Se o vereador Rodrigo Goulart quiser, de fato, comemorar com êxito a aprovação do texto alternativo da minuta de substitutivo ao Projeto de Lei 127/23 pelos cidadãos, recomenda-se fortemente que a carta aberta do Fórum SP 23 seja lida com afinco. Nela, solicita-se que seja realizado um processo amplamente participativo sobre a minuta de substitutivo apresentada, antes de sua primeira votação em plenário, com a realização de consulta pública durante o período de 30 dias, a realização de audiência pública para devolutiva das proposições — com sistematização das propostas apresentadas e justificativa para o acolhimento ou não das mesmas — e identificação da autoria das proposições incluídas no substitutivo, seja elas provenientes de cidadãos, entidades da sociedade civil, vereadores ou do próprio relator.

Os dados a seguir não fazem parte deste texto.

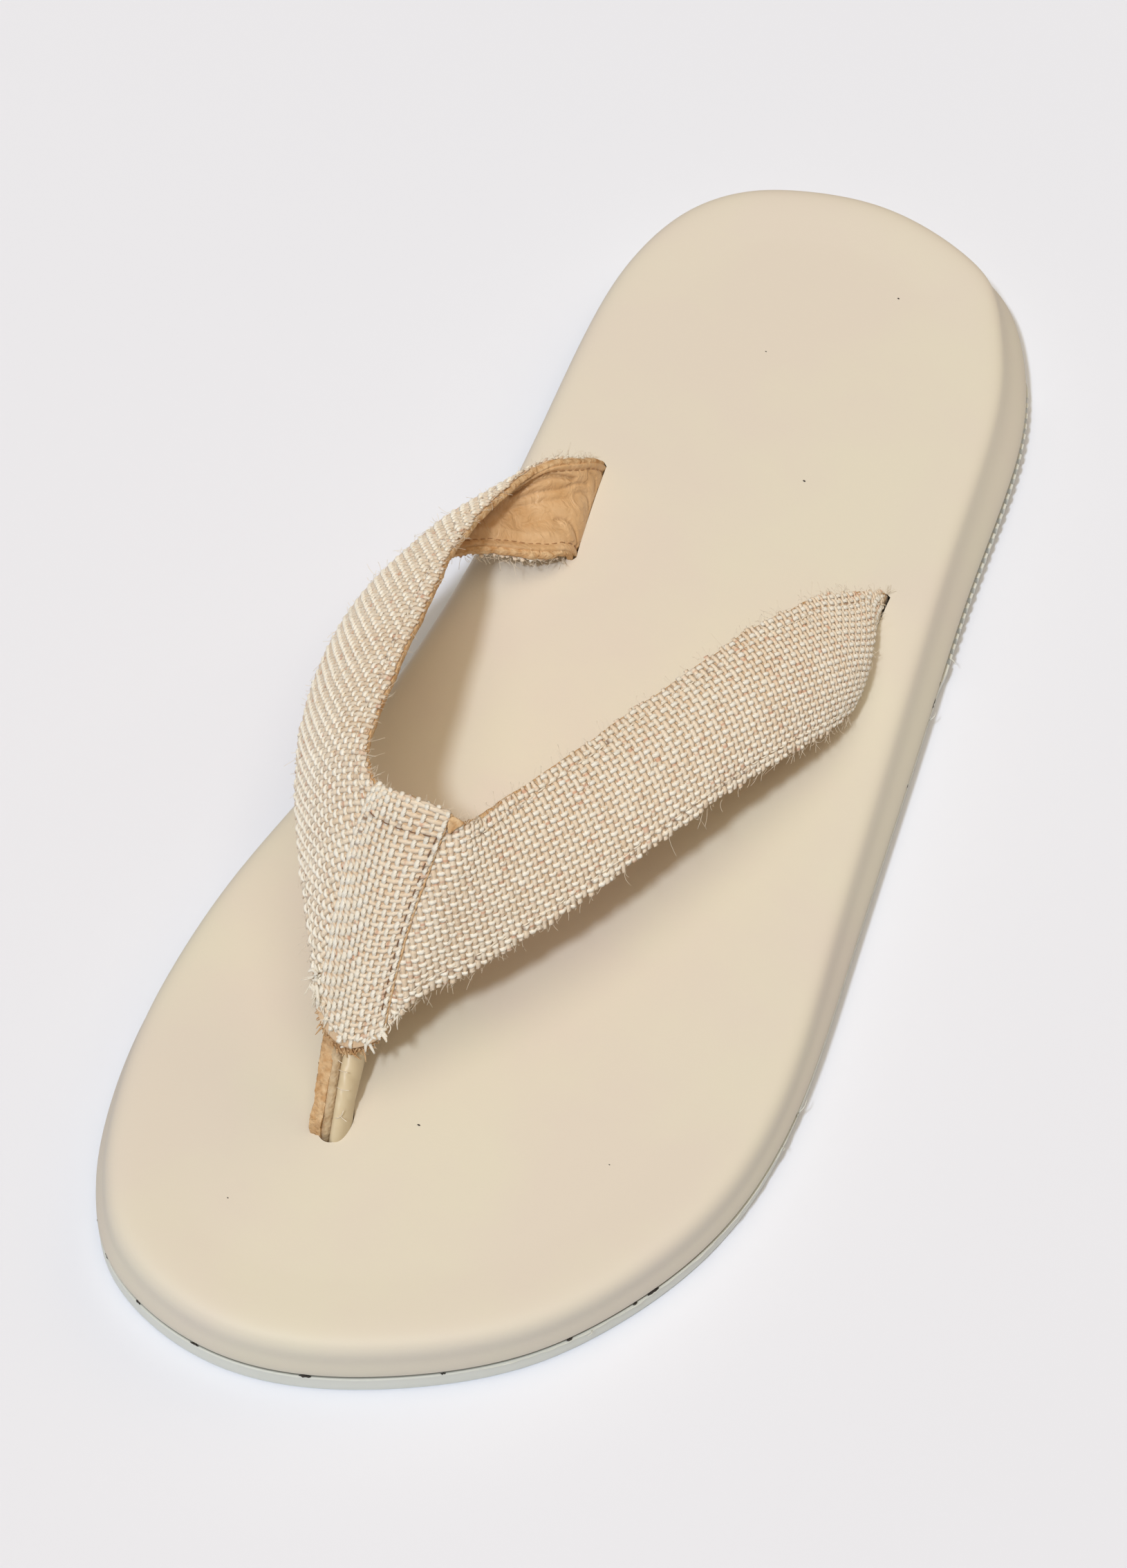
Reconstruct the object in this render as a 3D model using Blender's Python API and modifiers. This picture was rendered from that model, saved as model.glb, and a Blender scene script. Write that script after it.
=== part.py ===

Aristóteles (384-322 a.C) afirmava que somos seres políticos, pois fazemos política de acordo com a forma como nos relacionamos com as pessoas e com o mundo lá fora. Ou seja, não precisamos ser vereadores, prefeitos, deputados, governadores, presidentes ou ter cargo político para sermos políticos. Para ser político, basta nos relacionarmos e participarmos, por exemplo, por meio de discussões e ações, dos rumos que vêm tomando as nossas cidades, cobrando, daqueles que você elegeu, o cumprimento do que foi prometido em campanha. Buscar soluções que atendam as nossas vidas urbanas e cobrar das autoridades projetos de lei que melhorem a nossa qualidade de vida urbana já é um bom começo. Fique de olho nos candidatos nas próximas eleições: tapinha nas costas, sorriso falso, pastel na feira e abraço em área pública, com direito a selfie, pode ser uma roubada.